AMES, Iowa - From 13 wineries and just two vineyards a decade ago, to more than 85 state-licensed wineries and more than 413 vineyards covering more than 1,200 acres this year, the Iowa wine industry is growing quickly, due, in part, to the help of Iowa State University.
There are vineyards in 95 counties and wineries in 55. The largest concentration is in Warren County, just south of Des Moines -- an area called the "Napa Valley of Iowa" by Iowa State University Extension Viticulturist Mike White.
A recent study commissioned by the Iowa Wine & Beer Promotion Board estimated the total economic impact of the wine industry on the state at $234.3 million.
White is on the front line of the work ISU does for the growing industry and has been involved in the growth of the wine business almost since its inception.
"I've worked with every one of the wineries, probably," said White. "I can't think of one that I haven't had contact with in some form or another."
White gives technical help to growers on how to pick the right soil, how to grow the grapes, how to control pests and diseases and many other problems growers encounter.
"Much of my time is spent on e-mail, where I answer questions from growers or give them a list of people who can answer their questions if I can't," he said. "People send me photos of bugs or diseases in their vineyards, and I tell them what to do about them."
A co-owner of the Two Saints Winery in St. Charles has asked White questions many times and his answers have been "awesome."
"We make a dry Frontenac and we had some black rot on [the grapes]," said Christine Carlton. "I had Mike come out and look, and he recommended we use a fungicide. He said he didn't know if it would work since the plants were pretty far gone. But we used it and the disease stopped."
"He saved the Frontenac that year," she added.
While White works closely with the growers, he admittedly doesn't have all the answers. He often refers questions to other growers and industry resources that may have solutions.
"The number one thing I do is network people together," he said.
In addition to the field work provided by White, ISU is also involved in laboratory analysis of wine.
Once the grapes leave the vine, Murlidhar Dharmadhikari, director of the Midwest Grape and Wine Industry Institute at ISU, works with wineries to improve the product. The institute offers fee-based services in an on-campus laboratory, with another lab set to open soon.
"With these labs, we will be able to provide assistance to the wineries," said Dharmadhikari. "That means if there is any problem, they can send us a sample. We can run the analysis, check the chemical composition. We can taste and smell the wine and tell them what is right, what is not right and help them so they can make a quality product."
Since the wine growing industry is so new in Iowa, Dharmadhikari says it is important to help the wineries produce high quality wine right away. If customers try Iowa wine for the first time and it is not good, they may never try it again, he said.
Dharmadhikari is developing a system to ensure quality standards are met. The wines that meet the standards will carry a special seal on the label so the consumer can easily distinguish them as a quality product in the marketplace and purchase them with confidence, he said.
Quality assurance is one reason Dharmadhikari says that Iowa wine should continue to grow with the help of ISU.

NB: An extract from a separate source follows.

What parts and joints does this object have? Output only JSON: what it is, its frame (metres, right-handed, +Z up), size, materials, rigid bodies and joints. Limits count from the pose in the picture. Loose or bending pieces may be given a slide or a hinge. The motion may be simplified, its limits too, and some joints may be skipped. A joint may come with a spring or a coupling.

"Iowa is a leader in corn production, egg production, soybeans, pork, all with some help from Iowa State," he said. "There is no reason we can't be a leader in cold-climate wine production."

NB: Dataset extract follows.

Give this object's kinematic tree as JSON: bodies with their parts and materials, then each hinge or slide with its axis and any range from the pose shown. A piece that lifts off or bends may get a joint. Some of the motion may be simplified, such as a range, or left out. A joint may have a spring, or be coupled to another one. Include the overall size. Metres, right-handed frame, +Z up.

Viticulturist White also thinks the future looks bright for the industry and believes there are several factors to why the industry has already grown so quickly in the state.
"Everybody worked together to make this happen, in Iowa," he said. "Iowa State, the Legislature, the Department of Economic Development, the wine growers association, the community colleges, the Department of Agriculture -- we've all worked in one direction. The goal for everyone has been to help this industry prosper, and we're doing it."
And, like Dharmadhikari, he thinks the future is even brighter for the industry.
"All the indicators point to wineries continuing to grow. These wineries are becoming meeting places and event centers," he said. "People are getting married at wineries, they are having meetings there, social groups are using them, chambers of commerce are holding events there. And as far as economic development, they are great for rural areas. It is like a pipeline of money going from the urban centers directly to the rural areas without going through a middleman."
All that revenue from hosting parties adds up. Carlton, of Two Saints, estimates that more than a quarter of the winery's revenue is from hosting events and other non-wine revenue streams.
Many Iowa winery's are growing and reinvesting much of their profits. Carlton says the winery is still trying to upgrade the consumers' experience.
"We're constantly improving stuff," she said. "We're not going to get rich doing this, but it's very satisfying. It's a great life."